Pendant 10 ans j’avais l’occasion de retrouver mon père réellement. Quand je récite le Notre Père : « Pardonne-nous nos offenses, comme nous pardonnons aussi à ceux qui nous ont offensé. » je sentais que je ne pouvais pas tout seul pardonner à mon père. Je me suis senti coupable de ne pas l’avoir aimé assez. Et je pense que c’est pour ces choses-là que j’avais besoin de prier pour lesquelles j’avais besoin, on appelle ça « restauré ». Moi j’ai jamais dit à mon père que je l’aimais. Je l’ai jamais pris dans les bras, je lui ai jamais dit en face que je lui pardonnais donc évidemment je pouvais pas savoir si je lui avait pardonné.
“Je me suis senti effectivement adopté par Dieu.”
Au moment où il est tombé très malade il y a 4 ans, il allait mourir, là je me suis rendu compte que j’avais cette grosse blessure qui se ravivait. Et vient le jour de la Pentecôte, dans une église où je viens prier. Et Samuel Olivier, qui est un chanteur qui fait la louange, cette musique qu’on adresse au ciel, était en train de créer son album qui s’appelait « Abba Père ». Lorsque Samuel Olivier commence son chant « l’amour de notre Père » par ces paroles : « j’étais orphelin, toi tu m’as adopté ». C’est sûr moi j’étais orphelin, mon papa venait de décéder. Et c’est sûr que je me suis senti effectivement adopté par Dieu. Ces paroles, elles m’ont bouleversé parce que ces mots mettaient ma blessure en relief. Je me sentais pas seulement orphelin physiquement, je me sentais orphelin dans mon âme. Je me sentais abandonné. Ce morceau-là : « l’amour de notre père » qui est devenu le déclic pour une prière.
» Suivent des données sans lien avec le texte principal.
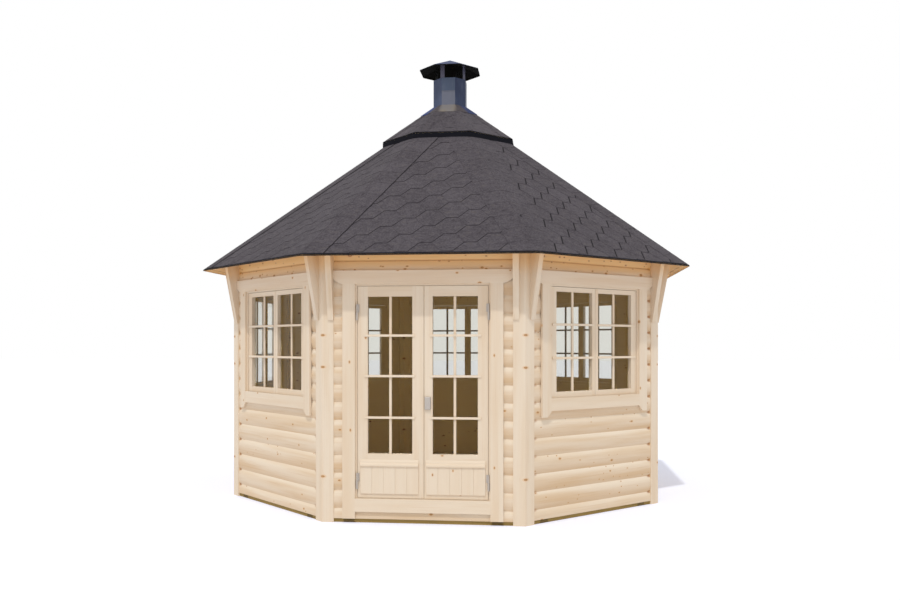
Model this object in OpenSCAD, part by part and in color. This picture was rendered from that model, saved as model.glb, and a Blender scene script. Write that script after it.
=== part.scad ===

Dans ces cas la y’a toujours un prêtre ou un pasteur qui dit : « si y’en a qui veulent s’approcher pour qu’on prie sur eux, qu’ils le fassent maintenant » et moi je me suis senti tiré par la chemise et je m’avance, c’est un français, un blanc, qui prie sur moi et il se met à parler avec l’accent de mon papa. Pas l’accent espagnol « la casa de papel », l’accent mexicano. « voy a orar para Vicente porque tu senor dios, tu lo conoces » (Je vais prier pour Vincent, parce que toi seigneur, tu le connais) en fait il s’est avéré que c’était juste le Français de l’Eglise qui avait épousé la Mexicaine de l’Eglise. Mais dans mon cœur ça a fait aucun doute : c’était l’outil, l’instrument que Dieu avait choisi pour me rétablir, pour me dire j’ai compris, tu as une souffrance sur la paternité, tu ne sais pas si tu as pardonné, bah j’ai compris, maintenant prie. J’ai tout compris, j’ai prié. Je me suis confessé encore une fois. J’avais cette blessure sur la paternité, j’ai demandé pardon.
“Oui, je suis fils de Dieu”
J’idéalisais la paternité, je me disais c’est sûr ça sert à rien d’être papa, vaut mieux être un papa parfait. Je me suis rendu compte qu’effectivement fallait que je prie pour cette famille que je voulais fonder. Je n’arrivais pas à la fonder, je pouvais pas me marier, je sentais qu’il y avait cette blessure. Donc j’ai demandé pardon et j’ai la très grande joie de m’être marié maintenant. Ça fait 4 mois, mon épouse compte les mois, elle me dit que c’est nos noces de coton tige. Quatre mois de mariage ça m’apprend que Dieu fait de grandes choses. Il est venu guérir une blessure pour laquelle j’ai prié. Le moment où j’ai senti que c’était ma vocation de me marier, c’est le moment où j’ai vraiment senti que j’étais rétabli dans cette idée de paternité. Oui je peux être un papa, c’est très naturel, oui je suis fils de Dieu je peux me marier je peux avoir des enfants y’a pas de soucis, je serai peut-être pas un papa parfait, mais je vais tout faire pour le faire avec l’aide du Seigneur.